An article being published in the journal “Astronomy & Astrophysics” reports the discovery of two planets with a mass close to that of the Earth around Teegarden’s Star, a tiny star about 12.5 light years from Earth and therefore one of the closest. A team of researchers led by the German University of Göttingen used the CARMENES instrument mounted on the Spanish 3.6-meter telescope of the Calar Alto Observatory, Spain, to conduct one of the recent research focused on small stars.
Teegarden’s Star was only discovered in 2003, by a team led by Bonnard J. Teegarden, because it’s really dim. Classified as a red dwarf, its exact nature is still under discussion because according to an estimate reported in an article published in the journal “The Astronomical Journa” in February 2015 its mass is only 8% of the Sun’s, on the border between stars and the substellar objects known as brown dwarfs. It seems to be an ultra-cool dwarf like TRAPPIST-1, which became famous after the confirmation that it has a system with 7 rocky planets.
In Teegarden’s Star’s case, the two spectrographs of the CARMENES (Calar Alto high-Resolution search for M dwarfs with Exoearths with Near-infrared and optical Échelle Spectrographs) instrument made it possible to exploit the radial velocity method to discover two planets around it that have masses very similar to the Earth’s. The image (Courtesy University of Göttingen, Institute for Astrophysics. All rights reserved) shows a representation of that system with its two planets, indicated as b and c, and the solar system in the background, magnified in the inset.
The two planets of Teegarden’s Star orbit it in 4.9 and 11.4 Earth days and this means that they’re very close to it but due to the limited amount of energy they receive they could be in their system’s habitable zone. For this reason, Mathias Zechmeister of the Institute of Astrophysics at the University of Göttingen, lead author of the research, stated that the two planets resemble the inner ones of the solar system. Luigi Mancini of the University of Rome Tor Vergata and associate of the Italian National Institute of Astrophysics, another author of the research, explained that the planet indicated as b have characteristics that put it in the first place in the list of potentially habitable planets.
In other cases, exoplanets have been discovered using the transit method by examining the tiny drop in brightness that occurs when they pass in front of their star. This is not the case with Teegarden’s Star, at least for the moment, therefore it’s not possible to know if the two planets identified have an atmosphere and in a positive case if it’s of a type that can ensure the presence of liquid water on their surface and therefore conditions favorable to the development of life forms similar to the Earth’s. The curious thing is that from that system it’s possible to identify the solar system’s planets through the transit method so if there were someone with adequate technologies they could know about the Earth’s existence.

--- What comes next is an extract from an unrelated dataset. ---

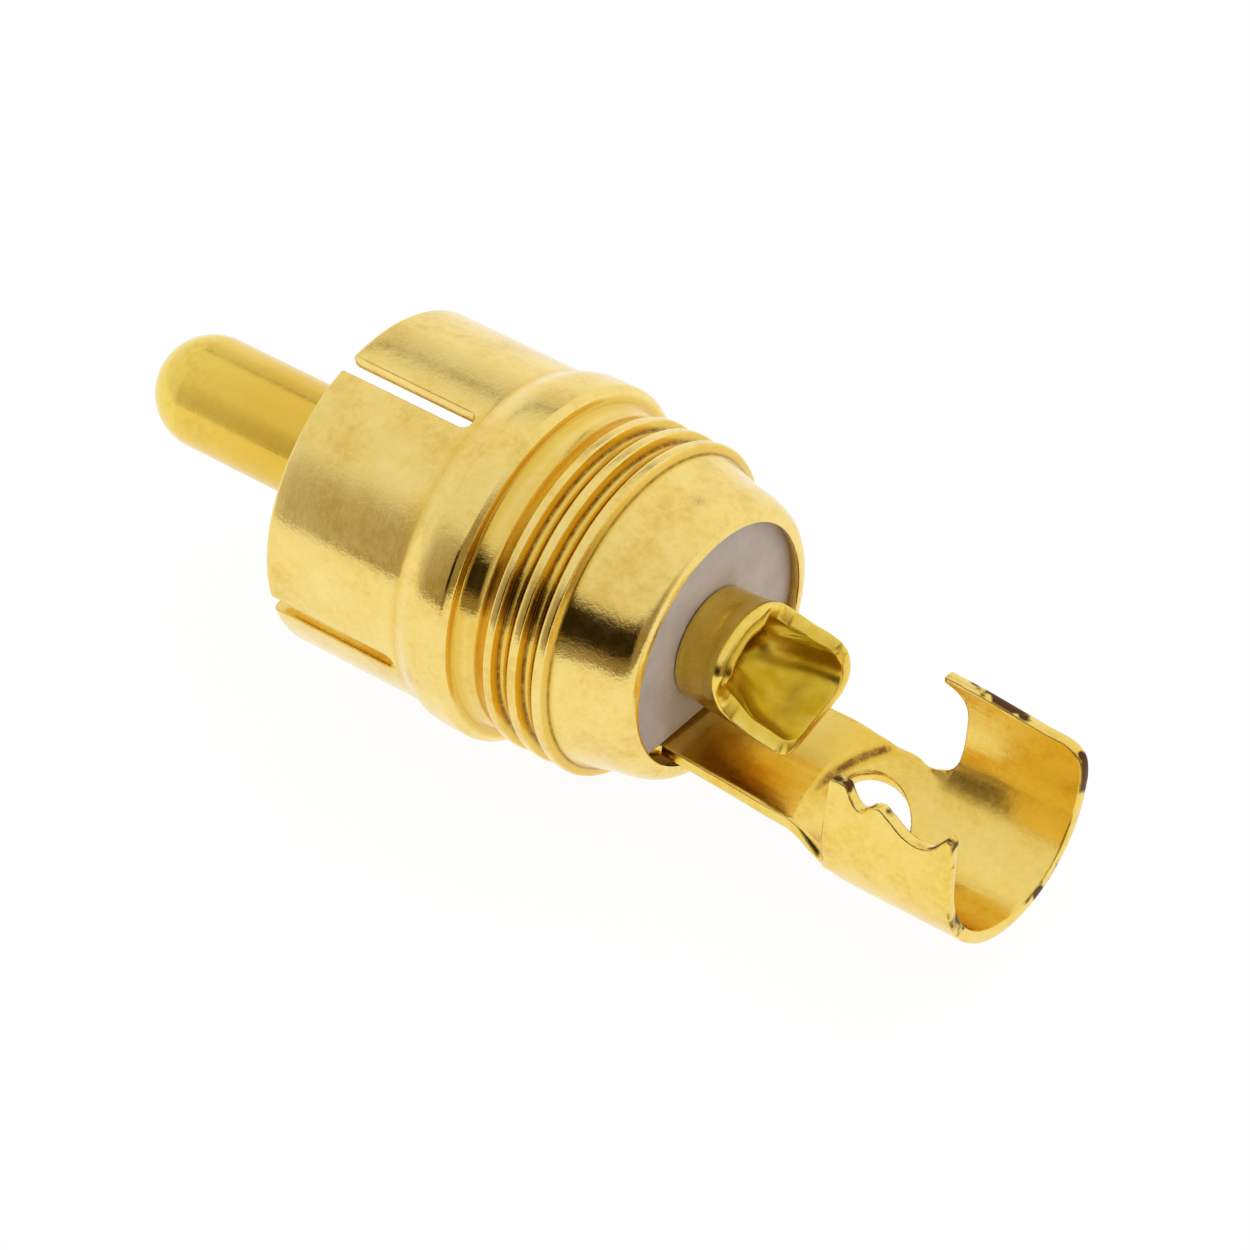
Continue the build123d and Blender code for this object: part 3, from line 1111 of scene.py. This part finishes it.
def build_card(name, radius, span, rise, fades, strength, glow):
    """Curved card standing round the part, seen only by the polished metal.

    span and rise are its first and last azimuth and elevation, fades the widths over which
    its two ends and its top run out, strength its opacity and glow its colour.
    """
    foot = cad_box[0][2] / MM - floor_gap
    bottom = max(foot, radius * math.tan(math.radians(rise[0])))
    top = radius * math.tan(math.radians(rise[1]))
    points, shades, faces = [], [], []
    for column in range(card_columns + 1):
        azimuth = blend(span[0], span[1], column / card_columns)
        side = ease(azimuth, span[0], span[0] + fades[0])
        side *= 1 - ease(azimuth, span[1] - fades[0], span[1])
        for row in range(card_rows + 1):
            height = blend(bottom, top, row / card_rows)
            elevation = math.degrees(math.atan2(height, radius))
            end = 1 - ease(elevation, rise[1] - fades[1], rise[1])
            if rise[0] > 0:
                end *= ease(elevation, rise[0], rise[0] + fades[1])
            points.append(
                (
                    (card_middle + radius * math.cos(math.radians(azimuth))) * MM,
                    radius * math.sin(math.radians(azimuth)) * MM,
                    height * MM,
                )
            )
            shades.append(strength * side * end)
    for column in range(card_columns):
        for row in range(card_rows):
            corner = column * (card_rows + 1) + row
            beside = corner + card_rows + 1
            faces.append((corner, beside, beside + 1, corner + 1))
    mesh = bpy.data.meshes.new(name)
    mesh.from_pydata(points, [], faces)
    mesh.attributes.new("shade", "FLOAT", "POINT").data.foreach_set("value", shades)
    nodes = Nodes(name)
    shader = nodes.shader
    shader.inputs["Base Color"].default_value = (0, 0, 0, 1)
    shader.inputs["Roughness"].default_value = 1.0
    shader.inputs["Specular IOR Level"].default_value = 0.0
    shader.inputs["Emission Color"].default_value = (*glow, 1)
    shader.inputs["Emission Strength"].default_value = 1.0
    nodes.link(nodes.attribute("shade"), shader.inputs["Alpha"])
    mesh.materials.append(nodes.material)
    card = bpy.data.objects.new(name, mesh)
    bpy.context.scene.collection.objects.link(card)
    card.visible_camera = False


def build_world():
    """Soft light from all round, a little stronger from the far side."""
    world = bpy.data.worlds.new("studio")
    bpy.context.scene.world = world
    world.use_nodes = True
    tree = world.node_tree
    background = tree.nodes["Background"]
    background.inputs["Color"].default_value = (1, 1, 1, 1)
    coordinates = tree.nodes.new("ShaderNodeTexCoord")
    split = tree.nodes.new("ShaderNodeSeparateXYZ")
    spread = tree.nodes.new("ShaderNodeMapRange")
    spread.inputs["From Min"].default_value = -0.3
    spread.inputs["From Max"].default_value = 0.8
    spread.inputs["To Min"].default_value = world_near
    spread.inputs["To Max"].default_value = world_far
    tree.links.new(coordinates.outputs["Generated"], split.inputs["Vector"])
    tree.links.new(split.outputs["Y"], spread.inputs["Value"])
    tree.links.new(spread.outputs["Result"], background.inputs["Strength"])
    bpy.context.scene.view_settings.view_transform = "Standard"


build_world()
build_camera()
build_floor()
for name, radius, span, rise, fades, strength, glow in CARDS:
    build_card(name, radius, span, rise, fades, strength, glow)

shell_gold = plated("shell_gold", SHELL_TONES, (1.0, 0.06, 0.06), 0.09, 0.003)
pin_gold = plated(
    "pin_gold", PIN_TONES, (1.0, 0.06, 0.06), 0.11, 0.002, cut_and_shade_colour=MOUTH_SHADE, patches=(0.1, 0.6)
)
lug_gold = plated("lug_gold", LUG_TONES, (0.08, 1.0, 1.0), 0.14, 0.0015, streak_depth=0.012)
grey_plastic = moulded("grey_plastic", (0.63, 0.55, 0.50), (0.50, 0.43, 0.39), 0.006, 0.6)
white_plastic = moulded("white_plastic", (0.80, 0.78, 0.72), (0.70, 0.68, 0.62), 0.004, 0.5)

build_shell(shell_gold)
build_pin(pin_gold)
build_lug(lug_gold)
build_washer(grey_plastic)
build_bush(white_plastic)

There’s the possibility that there are other planets as well orbiting Teegarden’s Star. It took years of observations to confirm the 7 planets of TRAPPIST-1 with the transit method, searching for them with the radial velocity method is more complex but finding them would confirm that even for these tiny stars it’s normal to have various planets. A big problem is that they emit powerful flares despite their reduced mass so the risk is that their rocky planets are sterilized but after a few billion years they stabilize, leaving more hope of finding planets on which life forms similar to the Earth’s can be born. Red and ultra-cool dwarf stars are the most abundant, the reason why various researches are focusing on them and surely there will be more discoveries.